À moi la liberté / Early Electronic Raï - Algérie (1983-1990)

Le raï est une mine. Une mine d’or pour les diggeurs·euses, avides de ce mélange si actuel de chanson, de musique trad, de funk, de rock, complètement fongible dans les musiques électroniques et qui a trouvé dans le hip-hop puis dans la house un tremplin vers une célébrité toujours active. C’est la lave de cette mine, la chaleur permanente de la ville d’Oran, à l’histoire si cosmopolite.
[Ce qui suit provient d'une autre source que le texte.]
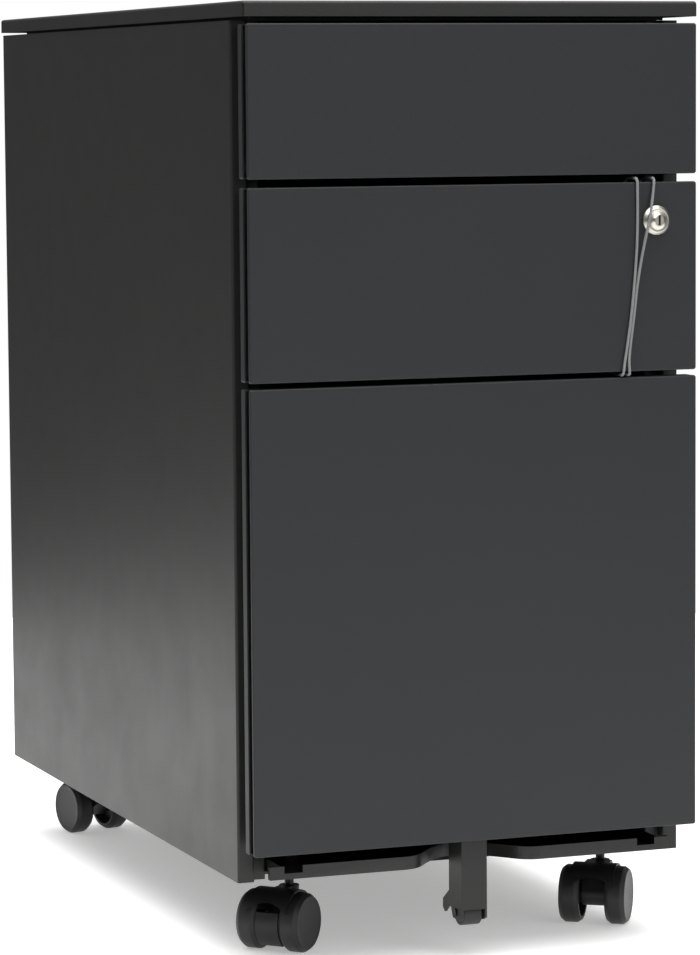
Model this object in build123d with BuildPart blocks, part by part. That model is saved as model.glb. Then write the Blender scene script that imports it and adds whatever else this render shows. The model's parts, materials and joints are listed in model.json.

La capitale du raï est une ville dans laquelle la religion, le conservatisme et la morosité sont suffisamment tenus à l’écart pour apparaître comme une situation exceptionnelle. Comme sa musique, c’est une cité qui se permet énormément de liberté, et qui sera souvent rappelée à l’ordre par l’ordre établi. À commencer par Cheb Hasni, figure de proue du raï oranien, qui sera assassiné à 26 ans par un groupe islamiste. Collectivement, l’État algérien demande aux labels de moraliser les paroles, on nationalise les festivals de raï, bref : de la même manière que le rap en France à la même époque (mais pour d’autres raisons), le raï fait peur. Dans la compilation signée Born Bad Records, on entend toute l’énergie créatrice du mouvement. La rapidité enivrante de Chaba Fadila, l’amoureuse façon dont Cheb Djalal électronise les sonorités folk de l’Algérie, les boîtes à rythme de Chaba Amel, tout étonne et danse dans cette anthologie des débuts. (Emile)

The Kinks

The Journey Pt. 1

“Ask yourself the question, is this journey really necessary? Yes!”. Ray Davies aurait tout pour s’enrouler dans la mélancolie, mais le sourire est plus sincère qu’il n’y paraît. À 78 ans, sa carrière est derrière lui, et il est difficile de nier le poids que représente une telle célébrité quand on a vingt ou trente ans, pour celui qu’on sera quarante ans plus tard. Alors sans forcément s’attarder sur le point de départ ou la destination, lui et son frère Dave Davies, plus jeune de cinq années, reviennent sur l’incroyable évolution des Kinks. Un nom trouvé il y a plus de soixante ans après s’être originellement appelés The Ravens, groupe fondé avec Mick Avory, qui participe également à la compilation. Et c’est d’ailleurs ce qui rend cette anthologie si particulière : construite autour de l’idée de la quête d’identité qu’on mène à travers la musique ou en se levant tous les matins, elle est le fruit d’une conversation à laquelle on aurait bien aimé participer entre les trois hommes, probablement pleine d’anecdotes complètement folles pour savoir comment chaque morceau fait briller une partie de son époque derrière lui. La quête de soi, la quête d’une partenaire amoureuse, la quête de la musique, de la sérénité, mais aussi les échecs de ces quêtes, voilà ce qui se dessinent au long des trente-six titres remasterisés. Parmi eux, de gros classiques comme « You Really Got Me », permettant de découvrir le groupe pour un public novice ; mais aussi des titres moins célèbres, comme ce très beau « No More Looking Back », présent sur le – certes – moins bon Schoolboys In Disgrace de 1975. Près de deux heures de voyage à écouter et réécouter en attendant un deuxième volume. (Emile)

Fridge

Happiness (Anniversary Edition)

Comme on vous le disait à l'annonce de la sortie de cette réédition, ceux et celles qui découvrent Four Tet dans les années 2020 auront du mal à imaginer qu’il s’est fait connaître dans un groupe de rock. À l’ère de ses collabs avec Skrillex et Fred again…, on redécouvre le disque le plus célèbre son groupe Fridge, Happiness, sorti en 1996 aux côtés de Adem Ilhan et Sam Jeffers. Les trois garçons, qui se sont rencontrés sur les bancs de l’école, ont été une comète post-rock des années 1990. Dans les quatre premières des six années d’activité, dix singles, quatre albums, et des collaborations en pagaille. Text Records nous promet un album remasterisé et même « reconstructed » - même si on ne comprend pas bien ce que ça peut vouloir dire. On peut donc d’ores et déjà se délecter de ces dix titres organisés et nommés par les instruments qui y sont joués, du melodica au glockenspiel, laissant présager tout l’aspect ludique de la création d’un tel album. (Emile)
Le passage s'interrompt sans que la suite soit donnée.